For fluid power, a working fluid is a gas or liquid that primarily transfers force, motion, or mechanical energy. In hydraulics, water or hydraulic fluid transfers force between hydraulic components such as hydraulic pumps, hydraulic cylinders, and hydraulic motors that are assembled into hydraulic machinery, hydraulic drive systems, etc. In pneumatics, the working fluid is air or another gas which transfers force between pneumatic components such as compressors, vacuum pumps, pneumatic cylinders, and pneumatic motors. In pneumatic systems, the working gas also stores energy because it is compressible. (Gases also heat up as they are compressed and cool as they expand. Some gases also condense into liquids as they are compressed and boil as pressure is reduced.)

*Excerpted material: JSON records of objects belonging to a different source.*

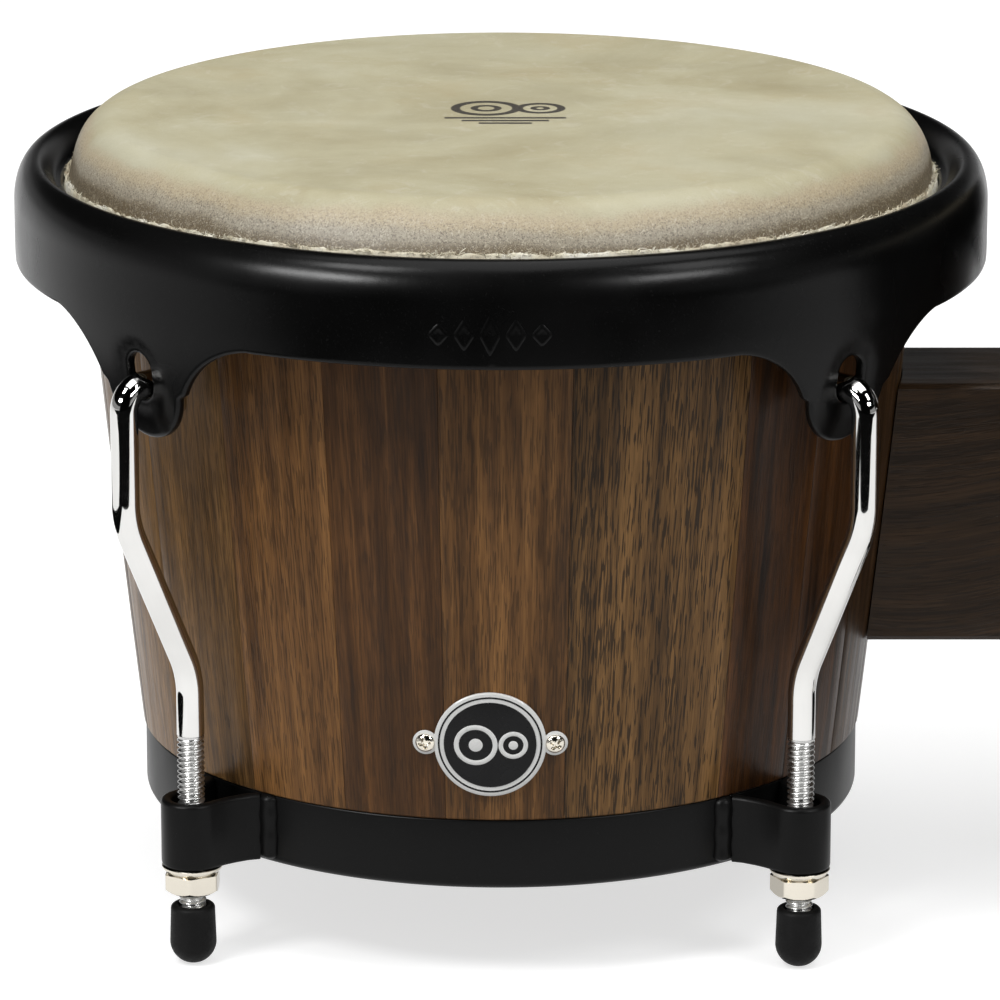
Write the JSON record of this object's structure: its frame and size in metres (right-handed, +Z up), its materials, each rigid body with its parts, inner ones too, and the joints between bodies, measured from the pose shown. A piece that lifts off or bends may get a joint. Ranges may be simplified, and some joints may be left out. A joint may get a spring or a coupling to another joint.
{
  "type": "bongo drums",
  "caption": "Pair of staved wooden hand drums, a larger and a smaller, joined by a wood block, with rawhide heads, steel rims, hooked tension rods and tuning nuts.",
  "frame": {"origin": "middle of the bounding box, at the level of the rubber tips' flat ends", "axes": "+Z up out of the playing heads, +X from the larger drum to the smaller one, badges and player's opposite side face -Y"},
  "size_m": [0.4378, 0.2288, 0.1866],
  "materials": {
    "stave_wood": "satin",
    "block_wood": "satin",
    "rawhide": "matte",
    "black_steel": "satin",
    "hoop_steel": "satin",
    "rod_chrome": "gloss",
    "nut_nickel": "satin",
    "screw_nickel": "satin",
    "plate_steel": "satin",
    "tip_rubber": "matte",
    "badge_enamel": "gloss"
  },
  "bodies": {
    "shells": {"hembra_shell": "stave_wood", "hembra_head": "rawhide", "hembra_bottom_ring": "black_steel", "hembra_lug_straps": "black_steel", "hembra_badge": "badge_enamel", "hembra_badge_screws": "screw_nickel", "hembra_backing_plate": "plate_steel", "macho_shell": "stave_wood", "macho_head": "rawhide", "macho_bottom_ring": "black_steel", "macho_lug_straps": "black_steel", "macho_badge": "badge_enamel", "macho_badge_screws": "screw_nickel", "macho_backing_plate": "plate_steel", "centre_block": "block_wood", "block_bolts": "plate_steel", "block_nuts": "nut_nickel"},
    "hembra_tuning_rim": {"hembra_rim": "black_steel", "hembra_flesh_hoop": "hoop_steel", "hembra_head_tuck": "rawhide", "hembra_tension_rods": "rod_chrome", "hembra_rod_tips": "tip_rubber"},
    "hembra_nut_front_left": {"hembra_nut_front_left": "nut_nickel"},
    "hembra_nut_front_right": {"hembra_nut_front_right": "nut_nickel"},
    "hembra_nut_back_right": {"hembra_nut_back_right": "nut_nickel"},
    "hembra_nut_back_left": {"hembra_nut_back_left": "nut_nickel"},
    "macho_tuning_rim": {"macho_rim": "black_steel", "macho_flesh_hoop": "hoop_steel", "macho_head_tuck": "rawhide", "macho_tension_rods": "rod_chrome", "macho_rod_tips": "tip_rubber"},
    "macho_nut_front_left": {"macho_nut_front_left": "nut_nickel"},
    "macho_nut_front_right": {"macho_nut_front_right": "nut_nickel"},
    "macho_nut_back_right": {"macho_nut_back_right": "nut_nickel"},
    "macho_nut_back_left": {"macho_nut_back_left": "nut_nickel"}
  },
  "joints": [
    {"name": "hembra_rim_slide", "type": "slide", "parent": "shells", "child": "hembra_tuning_rim", "axis": [0, 0, 1], "range_m": [-0.004, 0.003]},
    {"name": "hembra_nut_front_left_turn", "type": "hinge", "parent": "shells", "child": "hembra_nut_front_left", "pos_m": [-0.17586, -0.06891, 0.0205], "axis": [0, 0, 1], "range_deg": [-860, 1140]},
    {"name": "hembra_nut_front_right_turn", "type": "hinge", "parent": "shells", "child": "hembra_nut_front_right", "pos_m": [-0.03559, -0.07136, 0.0205], "axis": [0, 0, 1], "range_deg": [-860, 1140]},
    {"name": "hembra_nut_back_right_turn", "type": "hinge", "parent": "shells", "child": "hembra_nut_back_right", "pos_m": [-0.03314, 0.06891, 0.0205], "axis": [0, 0, 1], "range_deg": [-860, 1140]},
    {"name": "hembra_nut_back_left_turn", "type": "hinge", "parent": "shells", "child": "hembra_nut_back_left", "pos_m": [-0.17341, 0.07136, 0.0205], "axis": [0, 0, 1], "range_deg": [-860, 1140]},
    {"name": "macho_rim_slide", "type": "slide", "parent": "shells", "child": "macho_tuning_rim", "axis": [0, 0, 1], "range_m": [-0.004, 0.003]},
    {"name": "macho_nut_front_left_turn", "type": "hinge", "parent": "shells", "child": "macho_nut_front_left", "pos_m": [0.06048, -0.05786, 0.0205], "axis": [0, 0, 1], "range_deg": [-860, 1140]},
    {"name": "macho_nut_front_right_turn", "type": "hinge", "parent": "shells", "child": "macho_nut_front_right", "pos_m": [0.17827, -0.05992, 0.0205], "axis": [0, 0, 1], "range_deg": [-860, 1140]},
    {"name": "macho_nut_back_right_turn", "type": "hinge", "parent": "shells", "child": "macho_nut_back_right", "pos_m": [0.18032, 0.05786, 0.0205], "axis": [0, 0, 1], "range_deg": [-860, 1140]},
    {"name": "macho_nut_back_left_turn", "type": "hinge", "parent": "shells", "child": "macho_nut_back_left", "pos_m": [0.06253, 0.05992, 0.0205], "axis": [0, 0, 1], "range_deg": [-860, 1140]}
  ],
  "couplings": [
    {"joint": "hembra_nut_front_left_turn", "follows": "hembra_rim_slide", "rad_per_m": -4947.4},
    {"joint": "hembra_nut_front_right_turn", "follows": "hembra_rim_slide", "rad_per_m": -4947.4},
    {"joint": "hembra_nut_back_right_turn", "follows": "hembra_rim_slide", "rad_per_m": -4947.4},
    {"joint": "hembra_nut_back_left_turn", "follows": "hembra_rim_slide", "rad_per_m": -4947.4},
    {"joint": "macho_nut_front_left_turn", "follows": "macho_rim_slide", "rad_per_m": -4947.4},
    {"joint": "macho_nut_front_right_turn", "follows": "macho_rim_slide", "rad_per_m": -4947.4},
    {"joint": "macho_nut_back_right_turn", "follows": "macho_rim_slide", "rad_per_m": -4947.4},
    {"joint": "macho_nut_back_left_turn", "follows": "macho_rim_slide", "rad_per_m": -4947.4}
  ]
}
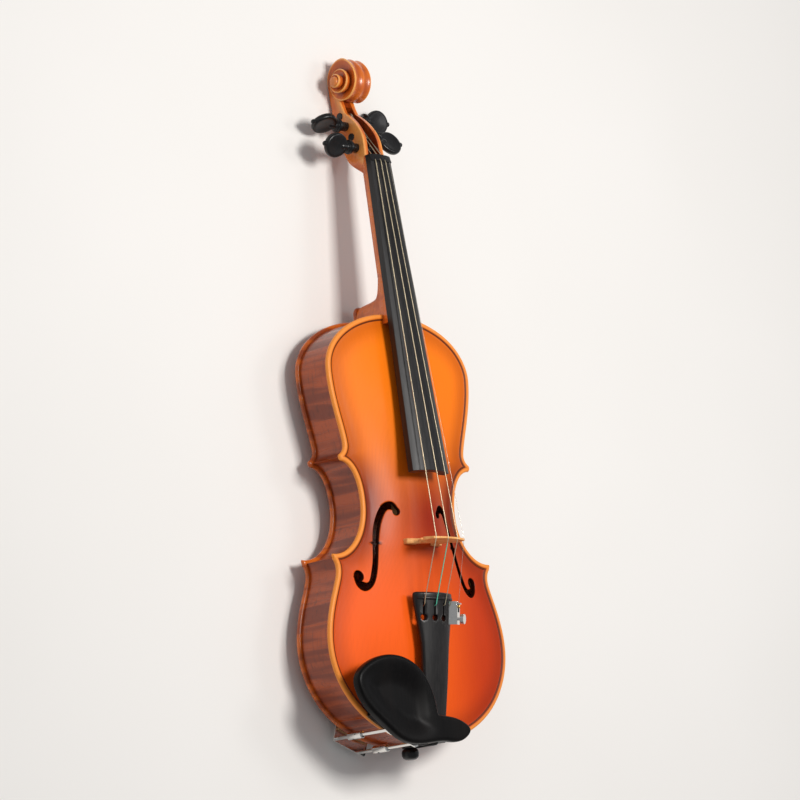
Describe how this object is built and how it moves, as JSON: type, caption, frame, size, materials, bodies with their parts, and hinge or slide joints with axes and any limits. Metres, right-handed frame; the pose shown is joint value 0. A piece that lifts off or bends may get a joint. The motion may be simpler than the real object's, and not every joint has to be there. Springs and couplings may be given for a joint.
{
  "type": "violin",
  "caption": "Full-size bowed violin: arched plates on ribs, scroll neck, turning pegs, bridge, tailpiece with a string tuner and clamped chin rest.",
  "frame": {"origin": "middle of the bounding box in X and Y, on the surface the back and the scroll rest on", "axes": "+X towards the treble side, +Y towards the scroll, +Z out of the belly"},
  "size_m": [0.208, 0.593, 0.0966],
  "materials": {
    "varnished_spruce": "satin varnish",
    "varnished_maple": "satin varnish",
    "purfling_wood": "matte",
    "bare_spruce": "matte",
    "bare_maple": "satin",
    "ebony": "satin",
    "string_steel": "satin",
    "nylon_cord": "satin",
    "cork": "matte",
    "brass": "satin",
    "nickel": "polished",
    "clamp_nickel": "polished"
  },
  "bodies": {
    "violin": {"belly": "varnished_spruce", "back": "varnished_maple", "belly_purfling": "purfling_wood", "back_purfling": "purfling_wood", "upper_rib_bass": "varnished_maple", "upper_rib_treble": "varnished_maple", "centre_rib_bass": "varnished_maple", "centre_rib_treble": "varnished_maple", "lower_rib": "varnished_maple", "neck_block": "bare_spruce", "end_block": "bare_spruce", "corner_blocks": "bare_spruce", "back_linings": "bare_spruce", "belly_linings": "bare_spruce", "bass_bar": "bare_spruce", "sound_post": "bare_spruce", "neck": "varnished_maple", "fingerboard": "ebony", "nut": "ebony", "saddle": "ebony", "end_button": "ebony", "bridge": "bare_maple", "tailpiece": "ebony", "tail_gut": "nylon_cord", "tail_gut_nuts": "brass", "g_string": "string_steel", "d_string": "string_steel", "a_string": "string_steel", "e_string": "string_steel", "chin_rest": "ebony", "chin_rest_cork": "cork", "clamp_bracket": "clamp_nickel", "clamp_screws": "clamp_nickel", "tuner_frame": "nickel", "tuner_pin": "nickel", "tuner_nut": "nickel"},
    "g_peg_body": {"g_peg": "ebony"},
    "d_peg_body": {"d_peg": "ebony"},
    "a_peg_body": {"a_peg": "ebony"},
    "e_peg_body": {"e_peg": "ebony"},
    "tuner_lever_body": {"tuner_lever": "nickel", "e_string_ball": "brass"},
    "tuner_screw_body": {"tuner_screw": "nickel"},
    "barrel_bass_body": {"clamp_barrel_bass": "clamp_nickel"},
    "barrel_treble_body": {"clamp_barrel_treble": "clamp_nickel"},
    "clamp_foot_body": {"clamp_foot": "clamp_nickel", "clamp_foot_cork": "cork"}
  },
  "joints": [
    {"name": "g_peg_turn", "type": "hinge", "parent": "violin", "child": "g_peg_body", "pos_m": [0, 0.216, 0.03], "axis": [-1, 0, 0], "continuous": true},
    {"name": "e_peg_turn", "type": "hinge", "parent": "violin", "child": "e_peg_body", "pos_m": [0, 0.2265, 0.0248], "axis": [1, 0, 0], "continuous": true},
    {"name": "d_peg_turn", "type": "hinge", "parent": "violin", "child": "d_peg_body", "pos_m": [0, 0.237, 0.0185], "axis": [-1, 0, 0], "continuous": true},
    {"name": "a_peg_turn", "type": "hinge", "parent": "violin", "child": "a_peg_body", "pos_m": [0, 0.247, 0.0117], "axis": [1, 0, 0], "continuous": true},
    {"name": "tuner_screw_travel", "type": "slide", "parent": "violin", "child": "tuner_screw_body", "axis": [-0.4412, 0.1071, -0.891], "range_m": [0, 0.0016]},
    {"name": "tuner_lever_turn", "type": "hinge", "parent": "violin", "child": "tuner_lever_body", "pos_m": [0.0169, -0.17427, 0.0767], "axis": [0.8974, 0.0526, -0.438], "range_deg": [0, 14]},
    {"name": "clamp_foot_drop", "type": "slide", "parent": "violin", "child": "clamp_foot_body", "axis": [0, 0, -1], "range_m": [0, 0.004]},
    {"name": "barrel_bass_turn", "type": "hinge", "parent": "violin", "child": "barrel_bass_body", "pos_m": [-0.06192, -0.27746, 0.03], "axis": [0, 0, 1], "range_deg": [0, 1480]},
    {"name": "barrel_treble_turn", "type": "hinge", "parent": "violin", "child": "barrel_treble_body", "pos_m": [-0.03373, -0.28773, 0.03], "axis": [0, 0, 1], "range_deg": [0, 1480]}
  ],
  "couplings": [
    {"joint": "tuner_lever_turn", "follows": "tuner_screw_travel", "rad_per_m": 98.17},
    {"joint": "barrel_bass_turn", "follows": "clamp_foot_drop", "rad_per_m": 6283.2},
    {"joint": "barrel_treble_turn", "follows": "clamp_foot_drop", "rad_per_m": 6283.2}
  ]
}
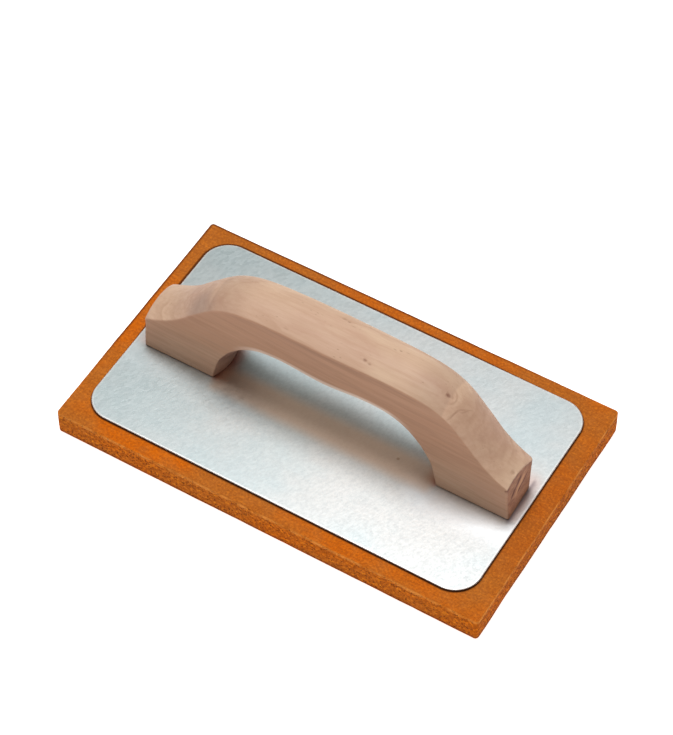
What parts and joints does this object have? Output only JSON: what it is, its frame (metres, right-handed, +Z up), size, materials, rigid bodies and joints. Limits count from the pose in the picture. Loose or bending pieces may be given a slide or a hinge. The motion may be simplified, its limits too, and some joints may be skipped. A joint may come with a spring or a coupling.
{
  "type": "sponge rubber hand float",
  "caption": "Hand float: cellular rubber pad under a thin round-cornered metal plate, with a bowed wooden bridge handle screwed on from below.",
  "frame": {"origin": "middle of the pad's underside, the working face", "axes": "+X along the length, +Y across the width, +Z up from the working face to the handle"},
  "size_m": [0.24, 0.144, 0.0829],
  "materials": {
    "sponge_rubber": "orange closed-cell sponge rubber, open pores on the cut sides, dull",
    "adhesive": "thin dark film of contact adhesive",
    "plate_metal": "bare sheet, finely mottled and satin",
    "beech": "unfinished pale beech, sanded",
    "screw_steel": "zinc plated steel"
  },
  "bodies": {
    "root": {"sponge_rubber_pad": "sponge_rubber", "adhesive_film": "adhesive", "backing_plate": "plate_metal", "wood_handle": "beech", "screw_1": "screw_steel", "screw_2": "screw_steel", "screw_3": "screw_steel", "screw_4": "screw_steel"}
  },
  "joints": []
}
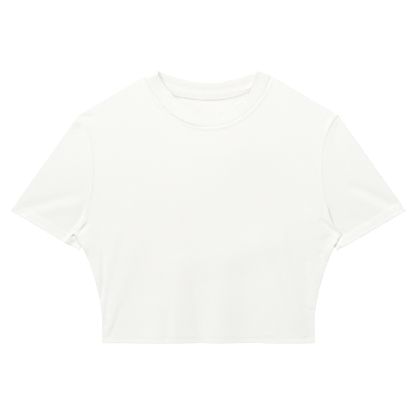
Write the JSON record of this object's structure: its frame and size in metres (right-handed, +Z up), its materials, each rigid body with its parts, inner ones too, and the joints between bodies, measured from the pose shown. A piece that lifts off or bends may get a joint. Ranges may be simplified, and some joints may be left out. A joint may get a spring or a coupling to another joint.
{
  "type": "crop top",
  "caption": "Cropped T-shirt in plain off-white jersey, round ribbed neckband and short set-in sleeves, laid flat front up.",
  "frame": {"origin": "centre of the garment's outline, on the surface that it lies on", "axes": "+X to the wearer's left, +Y from the hem to the neck, +Z up out of the front"},
  "size_m": [0.6524, 0.4499, 0.0083],
  "materials": {
    "jersey": "off-white cotton jersey, matt",
    "rib": "off-white fine rib knit, matt",
    "tape": "off-white woven twill tape, matt"
  },
  "bodies": {
    "root": {"back_panel": "jersey", "front_panel": "jersey", "sleeve_left": "jersey", "sleeve_right": "jersey", "neckband": "rib", "neck_tape": "tape"}
  },
  "joints": []
}
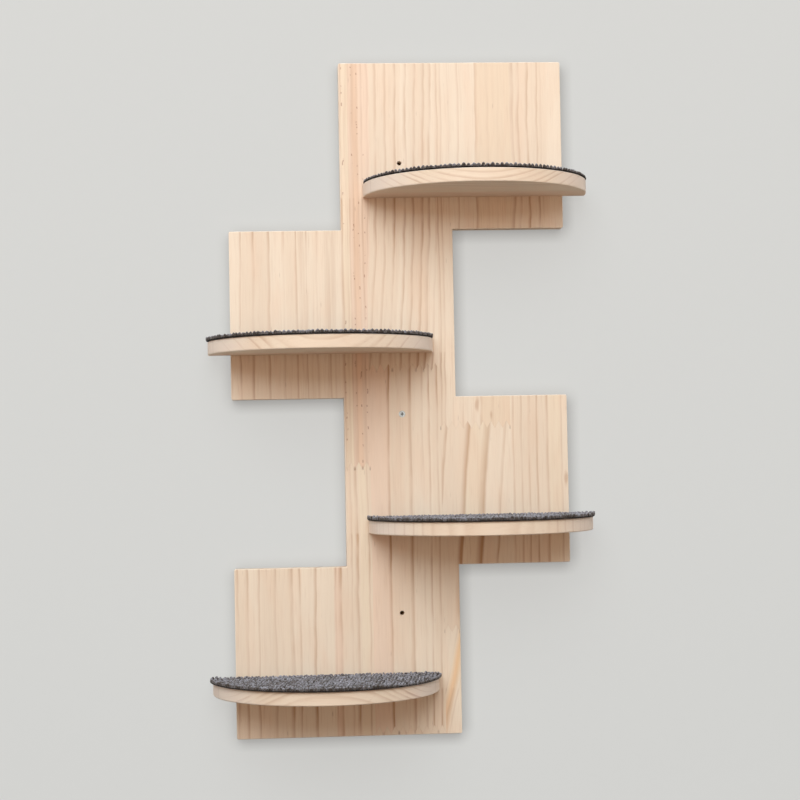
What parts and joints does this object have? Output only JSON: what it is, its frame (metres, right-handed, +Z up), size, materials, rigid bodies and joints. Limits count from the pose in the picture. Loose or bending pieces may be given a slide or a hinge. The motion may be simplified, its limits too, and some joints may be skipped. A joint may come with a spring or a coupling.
{
  "type": "wall mounted cat tree",
  "caption": "Zigzag edge-glued pine back board for a wall, with half-round shelves on alternate sides, each topped with a dark grey loop-pile carpet pad.",
  "frame": {"origin": "on the board's back face, the one that lies on the wall, on the spine's centreline at half the board's height", "axes": "+X to the right as seen from the room, +Y out of the board's back into the wall, +Z up"},
  "size_m": [0.518, 0.204, 0.9],
  "materials": {
    "board_pine": "sanded bare pine with a light clear coat, grain upright",
    "shelf_pine": "sanded bare pine with a light clear coat, grain along the wall",
    "carpet": "charcoal loop-pile carpet",
    "screw_steel": "zinc-plated"
  },
  "bodies": {
    "root": {"board_left_1_stave_a": "board_pine", "board_left_1_stave_b": "board_pine", "board_left_2_stave_a": "board_pine", "board_left_2_stave_b": "board_pine", "board_right_1_stave_a": "board_pine", "board_right_1_stave_b": "board_pine", "board_right_1_stave_c": "board_pine", "board_right_2_stave_a": "board_pine", "board_right_2_stave_b": "board_pine", "board_spine_stave_a": "board_pine", "board_spine_stave_b": "board_pine", "board_spine_stave_c": "board_pine", "carpet_1": "carpet", "carpet_2": "carpet", "carpet_3": "carpet", "carpet_4": "carpet", "shelf_1_back_stave": "shelf_pine", "shelf_1_front_stave": "shelf_pine", "shelf_2_back_stave": "shelf_pine", "shelf_2_front_stave": "shelf_pine", "shelf_3_back_stave": "shelf_pine", "shelf_3_front_stave": "shelf_pine", "shelf_4_back_stave": "shelf_pine", "shelf_4_front_stave": "shelf_pine", "shelf_screws_1": "screw_steel", "shelf_screws_2": "screw_steel", "shelf_screws_3": "screw_steel", "shelf_screws_4": "screw_steel", "wall_screw": "screw_steel"}
  },
  "joints": []
}
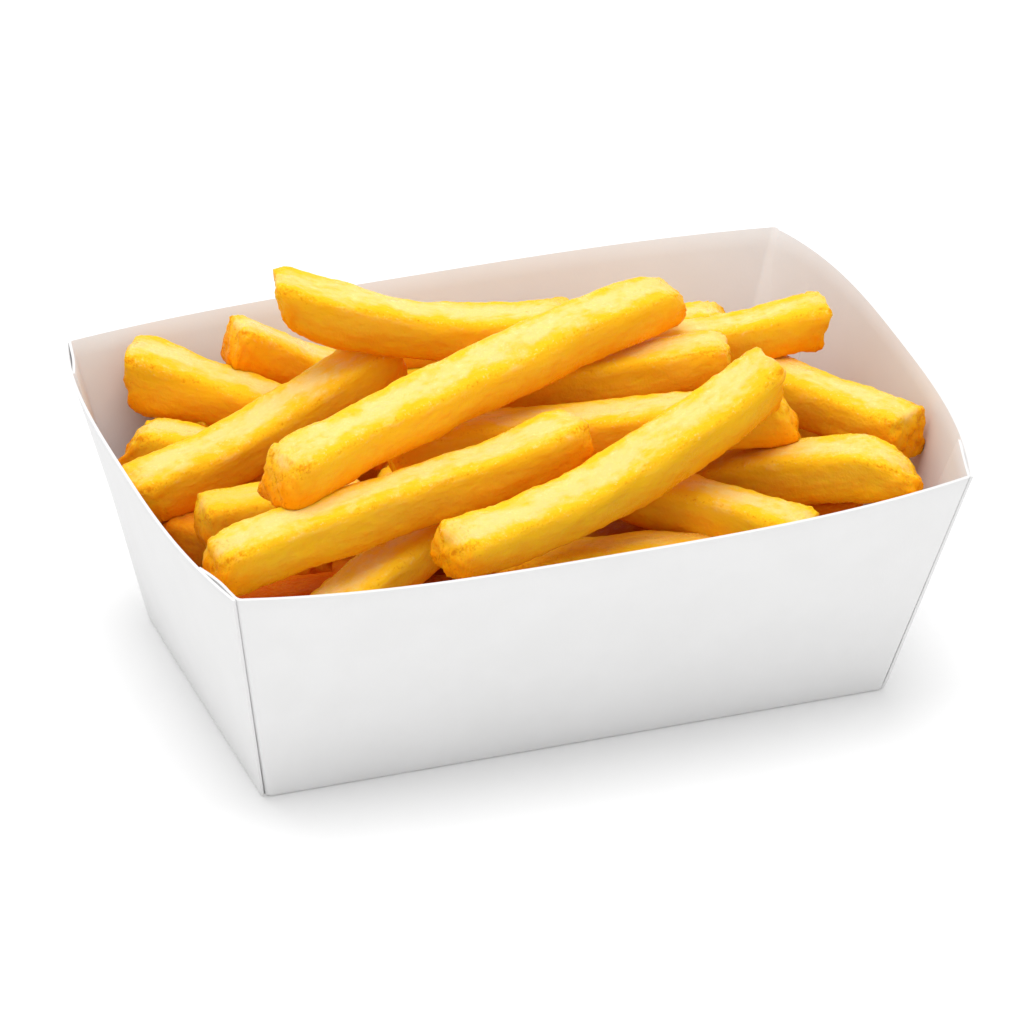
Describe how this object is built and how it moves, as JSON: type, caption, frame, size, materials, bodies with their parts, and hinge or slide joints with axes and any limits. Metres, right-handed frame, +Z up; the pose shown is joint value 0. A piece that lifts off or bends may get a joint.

For passive heat transfer, a working fluid is a gas or liquid, usually called a coolant or heat transfer fluid, that primarily transfers heat into or out of a region of interest by conduction, convection, and/or forced convection (pumped liquid cooling, air cooling, etc.).

The working fluid of a heat engine or heat pump is a gas or liquid, usually called a refrigerant, coolant, or working gas, that primarily converts thermal energy (temperature change) into mechanical energy (or vice versa) by phase change and/or heat of compression and expansion. Examples using phase change include water↔steam in steam engines, and refrigerants in vapor-compression refrigeration and air conditioning systems. Examples without phase change include air or hydrogen in hot air engines such as the Stirling engine, air or gases in gas-cycle heat pumps, etc. (Some heat pumps and heat engines use "working solids", such as rubber bands, for elastocaloric refrigeration or thermoelastic cooling and nickel titanium in a prototype heat engine.)

Working fluids other than air or water are necessarily recirculated in a loop. Some hydraulic and passive heat-transfer systems are open to the water supply and/or atmosphere, sometimes through breather filters. Heat engines, heat pumps, and systems using volatile liquids or special gases are usually sealed behind relief valves.

==Properties and states==

The working fluid's properties are essential for the full description of thermodynamic systems. Although working fluids have many physical properties which can be defined, the thermodynamic properties which are often required in engineering design and analysis are few. Pressure, temperature, enthalpy, entropy, specific volume, and internal energy are the most common.

Pressure–volume diagram showing state (p, V)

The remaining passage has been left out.